I'm gonna be doing a headlight retrofit job. However, given I have to ship it to my friend (www.customlightz.com) I'd have to be out of headlights for 1-2 weeks. So, I was planning on buying some used GTO headlights from ebay or somewhere else. But why in the world can I not find GTO headlights?? Is there some kind of rule where you can only buy headlights from Pontiac?? WTF?


----------



## Strychnine (Jul 10, 2006)

ChiefyGTO said:


> I'm gonna be doing a headlight retrofit job. However, given I have to ship it to my friend (www.customlightz.com) I'd have to be out of headlights for 1-2 weeks. So, I was planning on buying some used GTO headlights from ebay or somewhere else. But why in the world can I not find GTO headlights?? Is there some kind of rule where you can only buy headlights from Pontiac?? WTF?

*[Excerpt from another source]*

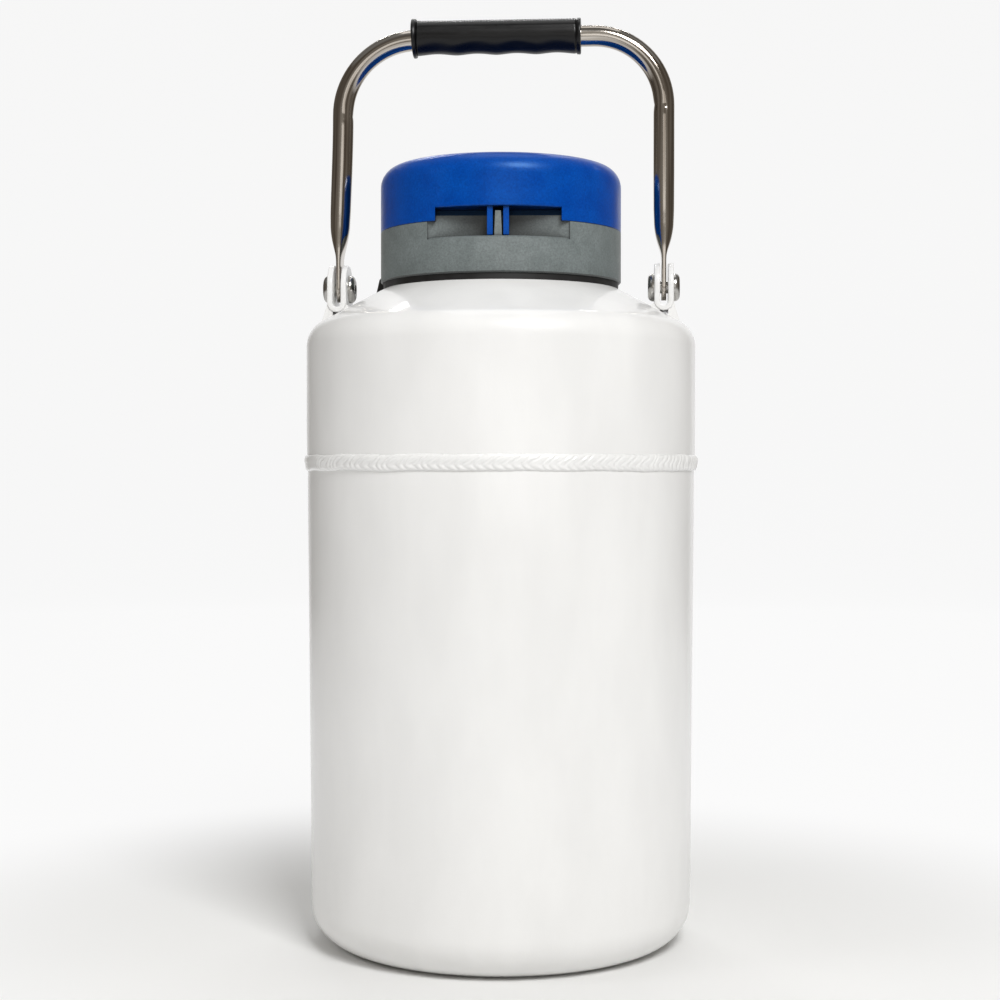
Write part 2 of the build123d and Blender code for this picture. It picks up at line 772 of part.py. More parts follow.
with BuildPart() as right_lug:
    with BuildSketch(Plane.XZ):
        for half_width, mode in ((lug_outer, Mode.ADD), (lug_gap / 2, Mode.SUBTRACT)):
            with Locations((lug_middle, lug_centre)):
                Circle(half_width, mode=mode)
                Rectangle(2 * half_width, lug_width, align=(Align.CENTER, Align.MIN), mode=mode)
    extrude(amount=lug_width / 2, both=True)
    with BuildSketch(Plane.YZ):
        with Locations((0, pivot_height)):
            Circle(lug_width / 2)
            Rectangle(lug_width, lug_width, align=(Align.CENTER, Align.MAX))
    extrude(amount=lug_middle + lug_outer, mode=Mode.INTERSECT)
    with BuildSketch(Plane.YZ):
        with Locations((0, pivot_height)):
            Circle(pivot_radius)
    extrude(amount=lug_middle + lug_outer, mode=Mode.SUBTRACT)

with BuildPart() as right_lug_weld:
    lug_left, lug_right = lug_middle - lug_outer, lug_middle + lug_outer
    toe_out, toe_in = lug_right + lug_weld_outer / 2, lug_left - lug_weld_inner
    root_out, root_in = lug_middle + lug_gap / 2, lug_left + lug_thickness
    weld_head = lug_centre - lug_outer + lug_weld_height / 2
    with BuildSketch(Plane.XZ):
        with BuildLine():
            Polyline(
                (lug_right, weld_head),
                (toe_out, cone_height(toe_out)),
                (toe_out, cone_height(toe_out) - lug_weld_bite),
                (root_out, cone_height(root_out) - lug_weld_bite),
                (root_out, weld_head),
                close=True,
            )
        make_face()
        with BuildLine():
            Polyline(
                (lug_left, weld_head),
                (toe_in, cone_height(toe_in)),
                (toe_in, cone_height(toe_in) - lug_weld_bite),
                (root_in, cone_height(root_in) - lug_weld_bite),
                (root_in, weld_head),
                close=True,
            )
        make_face()
    extrude(amount=lug_width / 2 - lug_weld_inset, both=True)
    add(shoulder_core.part, mode=Mode.SUBTRACT)
    with BuildSketch(Plane.XZ):
        with Locations((lug_middle, lug_centre)):
            Circle(lug_outer)
            Rectangle(2 * lug_outer, lug_width, align=(Align.CENTER, Align.MIN))
    extrude(amount=lug_width, both=True, mode=Mode.SUBTRACT)


def domed_pin(seat, outward, radius, length, bore_radius=0, bore_depth=0):
    """Pin on the bail's axis, its domed head at this distance from the dewar's axis, bored if asked."""
    with BuildPart() as pin:
        with BuildSketch(Plane.YZ.offset(seat)):
            with Locations((0, pivot_height)):
                Circle(pivot_head_radius)
        extrude(amount=outward * pivot_head_height)
        crown = edges().filter_by(GeomType.CIRCLE).sort_by(Axis.X, reverse=outward < 0)[-1]
        fillet(crown, pivot_head_round)
        with BuildSketch(Plane.YZ.offset(seat + outward * pivot_head_height)):
            with Locations((0, pivot_height)):
                RegularPolygon(pivot_drive_radius, 6)
        extrude(amount=-outward * pivot_drive_depth, mode=Mode.SUBTRACT)
        with BuildSketch(Plane.YZ.offset(seat)):
            with Locations((0, pivot_height)):
                Circle(radius)
        extrude(amount=-outward * length)
        if bore_radius:
            with BuildSketch(Plane.YZ.offset(seat - outward * length)):
                with Locations((0, pivot_height)):
                    Circle(bore_radius)
            extrude(amount=outward * bore_depth, mode=Mode.SUBTRACT)
    return pin


right_pivot_screw = domed_pin(lug_left, -1, pivot_screw_radius, pivot_screw_depth)
right_pivot_barrel = domed_pin(
    lug_right, 1, pivot_radius, 2 * lug_outer, pivot_screw_radius, pivot_screw_depth
)

right_pieces = {
    "lug": right_lug,
    "lug_weld": right_lug_weld,
    "pivot_barrel": right_pivot_barrel,
    "pivot_screw": right_pivot_screw,
}
left_pieces = {}
for name, right_piece in right_pieces.items():
    with BuildPart() as left_piece:
        mirror(right_piece.part, about=Plane.YZ)
    left_pieces[name] = left_piece

# ---- Bail and grip ----

round_height = pivot_height + bail_round_start

# Height above the pivot, thickness across and width along, as the tube goes from round to flat
flattening = [(bail_round_start, bail_tube, bail_tube)]
for drop, thinner, wider in bail_pressing:
    flattening.append((bail_round_start - drop, bail_tube - thinner, bail_tube + wider))
flattening.append((bail_flat_end, bail_flat_thickness, bail_flat_width))

with BuildPart() as handle_tube:
    with BuildLine(Plane.XZ) as bail_route:
        FilletPolyline(
            (-lug_middle, round_height),
            (-lug_middle, bar_height),
            (lug_middle, bar_height),
            (lug_middle, round_height),
            radius=bail_bend,
        )
    with BuildSketch(Plane((-lug_middle, 0, round_height))):
        Circle(tube_radius)
        Circle(tube_radius - bail_wall, mode=Mode.SUBTRACT)
    sweep(path=bail_route.line)
    for side in (-1, 1):
        for rise, thickness, width in flattening:
            with BuildSketch(Plane((side * lug_middle, 0, pivot_height + rise))):
                RectangleRounded(thickness, width, bail_edge_share * min(thickness, width))
        loft()
        with BuildSketch(Plane.YZ.offset(side * lug_middle)):
            with Locations((0, pivot_height)):
                Circle(bail_flat_width / 2)
                Rectangle(bail_flat_width, bail_flat_end, align=(Align.CENTER, Align.MIN))
                Circle(pivot_radius + pivot_play, mode=Mode.SUBTRACT)
        extrude(amount=bail_flat_thickness / 2, both=True)

with BuildPart() as handle_grip:
    with BuildSketch(Plane.YZ.offset(-grip_length / 2)):
        with Locations((0, bar_height)):
            Circle(grip_radius)
    extrude(amount=grip_length)
    # Finger waves along the underside
    groove_pitch = (grip_length - 2 * grip_flange_thickness) / grip_grooves
    half_chord = groove_pitch * grip_groove_share / 2
    groove_radius = (half_chord**2 + grip_groove_depth**2) / (2 * grip_groove_depth)
    groove_centre = bar_height - grip_radius + grip_groove_depth - groove_radius
    with BuildSketch(Plane.XZ):
        with Locations((0, groove_centre)):
            with GridLocations(groove_pitch, 1, grip_grooves, 1):
                Circle(groove_radius)
    extrude(amount=grip_flange_radius, both=True, mode=Mode.SUBTRACT)
    for side in (-1, 1):
        with BuildSketch(Plane.YZ.offset(side * grip_length / 2)):
            with Locations((0, bar_height)):
                Circle(grip_flange_radius)
        extrude(amount=-side * grip_flange_thickness)
    with BuildSketch(Plane.YZ.offset(-grip_length / 2)):
        with Locations((0, bar_height)):
            Circle(tube_radius)
    extrude(amount=grip_length, mode=Mode.SUBTRACT)

# ---- One STEP file for each piece ----

pieces = {
    "outer_can": outer_can,
    "outer_shoulder": outer_shoulder,
    "girth_weld": girth_weld,
    "neck_collar": neck_collar,
    "neck_tube": neck_tube,
    "inner_can": inner_can,
    "inner_dome": inner_dome,
    "inner_weld": inner_weld,
    "insulation_wrap": insulation_wrap,
    "adsorbent_ring": adsorbent_ring,
    "base_gasket": base_gasket,
    "lid_base_ring": lid_base_ring,
    "base_ring_screws": base_ring_screws,
    "canister_index_ring": canister_index_ring,
    "lid_cover": lid_cover,
    "lid_inner_plate": lid_inner_plate,
    "lid_foam": lid_foam,
    "lid_screws": lid_screws,
    "neck_plug": neck_plug,
    "vacuum_port_stub": vacuum_port_stub,
    "vacuum_port_plug": vacuum_port_plug,
    "vacuum_port_cap": vacuum_port_cap,
    "handle_tube": handle_tube,
    "handle_grip": handle_grip,
}
pieces.update(canisters)
pieces.update(canister_rods)
pieces.update({f"right_{name}": piece for name, piece in right_pieces.items()})
pieces.update({f"left_{name}": piece for name, piece in left_pieces.items()})

os.makedirs("parts", exist_ok=True)
for label, piece in pieces.items():
    piece.part.label = label
    export_step(piece.part, f"parts/{label}.step")
print(len(pieces), "pieces, pivot height", round(pivot_height, 2), "bar height", round(bar_height, 2))
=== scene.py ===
import json
import math

import bmesh
import bpy
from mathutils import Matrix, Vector, noise


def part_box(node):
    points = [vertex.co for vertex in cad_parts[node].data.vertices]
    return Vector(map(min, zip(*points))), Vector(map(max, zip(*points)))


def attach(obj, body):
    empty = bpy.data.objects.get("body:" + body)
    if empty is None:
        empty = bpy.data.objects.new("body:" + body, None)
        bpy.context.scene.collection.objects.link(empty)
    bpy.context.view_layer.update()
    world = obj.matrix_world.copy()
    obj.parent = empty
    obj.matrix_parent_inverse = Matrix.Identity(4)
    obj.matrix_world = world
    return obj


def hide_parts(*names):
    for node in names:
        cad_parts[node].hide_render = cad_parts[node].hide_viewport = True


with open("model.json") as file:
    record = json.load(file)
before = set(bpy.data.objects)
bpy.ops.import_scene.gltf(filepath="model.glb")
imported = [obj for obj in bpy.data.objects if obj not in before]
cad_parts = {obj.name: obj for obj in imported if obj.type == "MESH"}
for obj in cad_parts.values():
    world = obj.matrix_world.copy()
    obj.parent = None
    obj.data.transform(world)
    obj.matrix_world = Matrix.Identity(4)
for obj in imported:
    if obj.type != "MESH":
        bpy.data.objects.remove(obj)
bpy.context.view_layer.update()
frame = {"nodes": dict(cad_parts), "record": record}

# A liquid nitrogen dewar in white powder coat, with a grey and blue lid and a stainless bail.
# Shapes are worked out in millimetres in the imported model's own frame, then scaled to metres.

nodes = frame["nodes"]
metres = 0.001


def mmBox(node):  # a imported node's corners, in millimetres
    low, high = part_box(node)
    return low / metres, high / metres


def smoothStep(low, high, value):
    t = min(max((value - low) / (high - low), 0.0), 1.0)
    return t * t * (3 - 2 * t)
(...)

Given the short production run and low numbers of GTO's, I doubt any aftermarket companies saw making headlight assemblies as profitable. I also doubt that anyone is pulling their's out to sell.


----------



## ChiefyGTO (Aug 7, 2006)

Strychnine said:


> Given the short production run and low numbers of GTO's, I doubt any aftermarket companies saw making headlight assemblies as profitable. I also doubt that anyone is pulling their's out to sell.


Ya, I was just hopin to find a couple used ones that were in good shape but possibly from a crash or something.


----------